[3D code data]

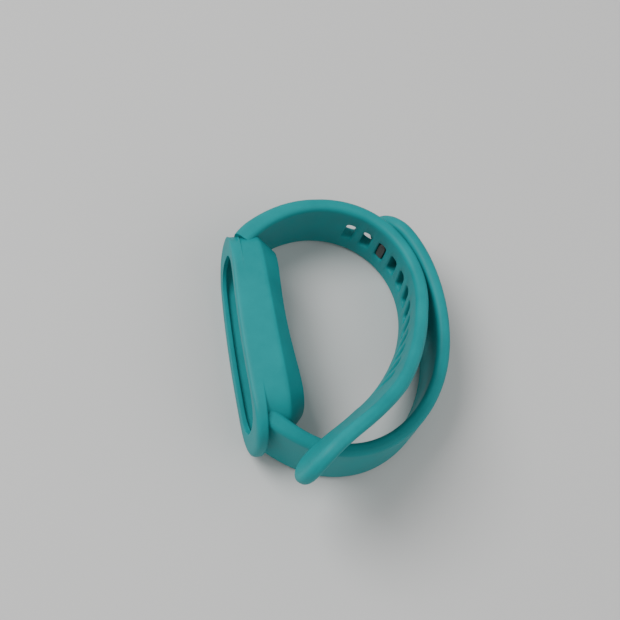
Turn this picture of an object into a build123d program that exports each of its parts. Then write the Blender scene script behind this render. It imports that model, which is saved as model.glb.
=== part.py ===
from build123d import *
import math
import os

# Wrist band for a clip-in activity tracker: one silicone moulding (a hollow holder with two strap
# arms) closed by a snap stud. It is stored closed, standing on its long side edge.
# Frame: +Z up and across the band, Y along the holder, -X out of the holder's window. The origin
# is the middle of the holder's flat lower side wall, which the band stands on.
# Each strap arm follows a centre line given by its bend and its climb at a few stations.

# --- driving dimensions, mm and degrees -------------------------------------------------------
HOLDER_LENGTH = 49.0
HOLDER_WIDTH = 20.5
HOLDER_FRONT_X = -4.0
RIM_DEPTH = 2.6
BEVEL_START_X = 3.8
HOLDER_BACK_X = 7.8
BODY_SHORTER_BY = 3.0
BODY_CENTRE_Y = 1.5
BEVEL_INSET = 4.0
RIM_ROUND = 1.3
WALL = 1.3
WINDOW_LENGTH = 40.0
WINDOW_WIDTH = 15.5
WINDOW_CENTRE_Y = 0.6
LIP = 1.2

STRAP_WIDTH = 17.2
STRAP_THICKNESS = 3.0
STRAP_EDGE_ROUND = 1.0
ROOT_THICKNESS = 4.0
HOLED_ROOT_TAPER = 16.0
STUD_ROOT_TAPER = 18.0
STEP = 0.5
SECTION_SPACING = 5.0
SPAN_LENGTH = 15.0
CUT_THROUGH = 2.5

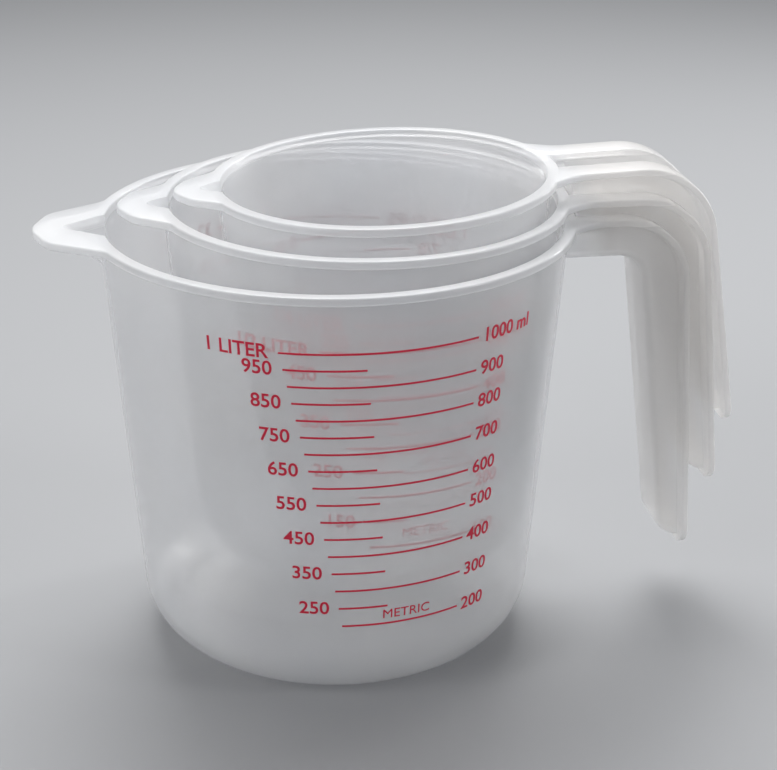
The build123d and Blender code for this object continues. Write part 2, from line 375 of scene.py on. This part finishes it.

| What you are asked to do |
From the first line to the last, please quote the material above exactly.

| Exercise response |
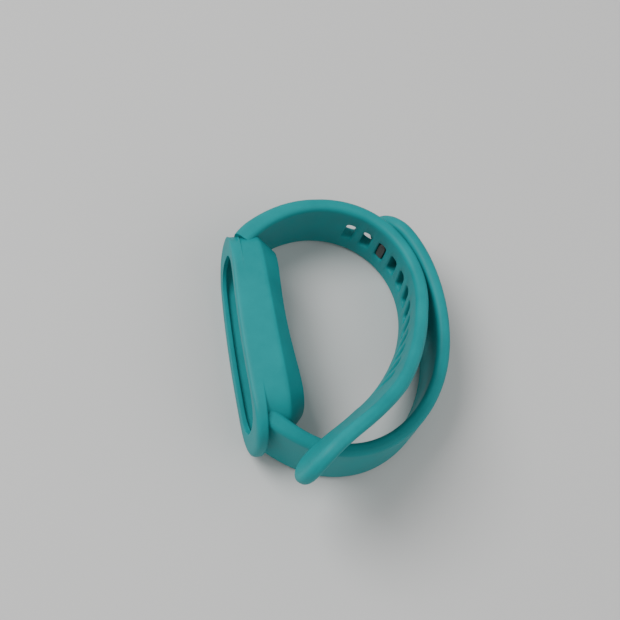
Turn this picture of an object into a build123d program that exports each of its parts. Then write the Blender scene script behind this render. It imports that model, which is saved as model.glb.
=== part.py ===
from build123d import *
import math
import os

# Wrist band for a clip-in activity tracker: one silicone moulding (a hollow holder with two strap
# arms) closed by a snap stud. It is stored closed, standing on its long side edge.
# Frame: +Z up and across the band, Y along the holder, -X out of the holder's window. The origin
# is the middle of the holder's flat lower side wall, which the band stands on.
# Each strap arm follows a centre line given by its bend and its climb at a few stations.

# --- driving dimensions, mm and degrees -------------------------------------------------------
HOLDER_LENGTH = 49.0
HOLDER_WIDTH = 20.5
HOLDER_FRONT_X = -4.0
RIM_DEPTH = 2.6
BEVEL_START_X = 3.8
HOLDER_BACK_X = 7.8
BODY_SHORTER_BY = 3.0
BODY_CENTRE_Y = 1.5
BEVEL_INSET = 4.0
RIM_ROUND = 1.3
WALL = 1.3
WINDOW_LENGTH = 40.0
WINDOW_WIDTH = 15.5
WINDOW_CENTRE_Y = 0.6
LIP = 1.2

STRAP_WIDTH = 17.2
STRAP_THICKNESS = 3.0
STRAP_EDGE_ROUND = 1.0
ROOT_THICKNESS = 4.0
HOLED_ROOT_TAPER = 16.0
STUD_ROOT_TAPER = 18.0
STEP = 0.5
SECTION_SPACING = 5.0
SPAN_LENGTH = 15.0
CUT_THROUGH = 2.5

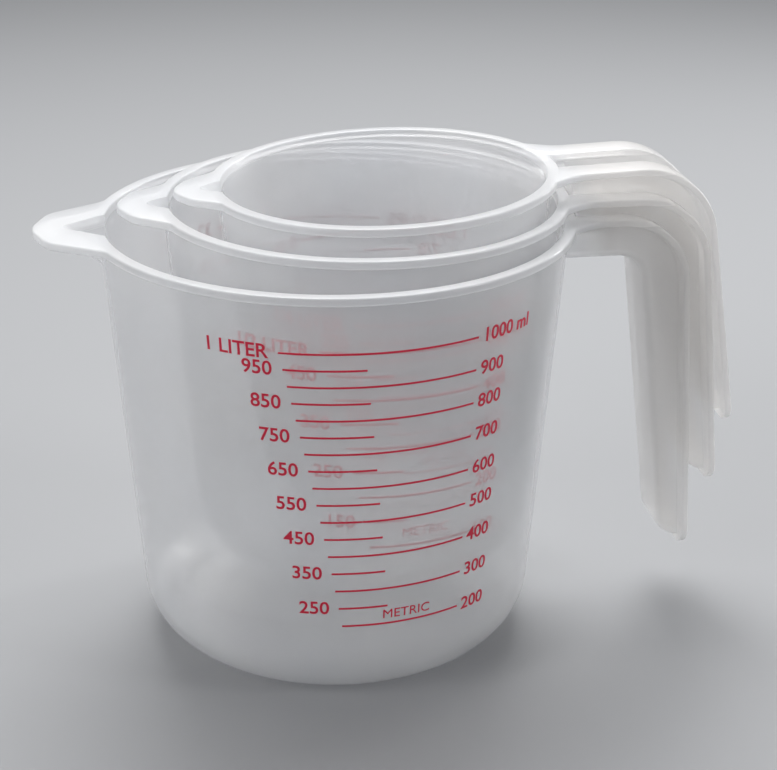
The build123d and Blender code for this object continues. Write part 2, from line 375 of scene.py on. This part finishes it.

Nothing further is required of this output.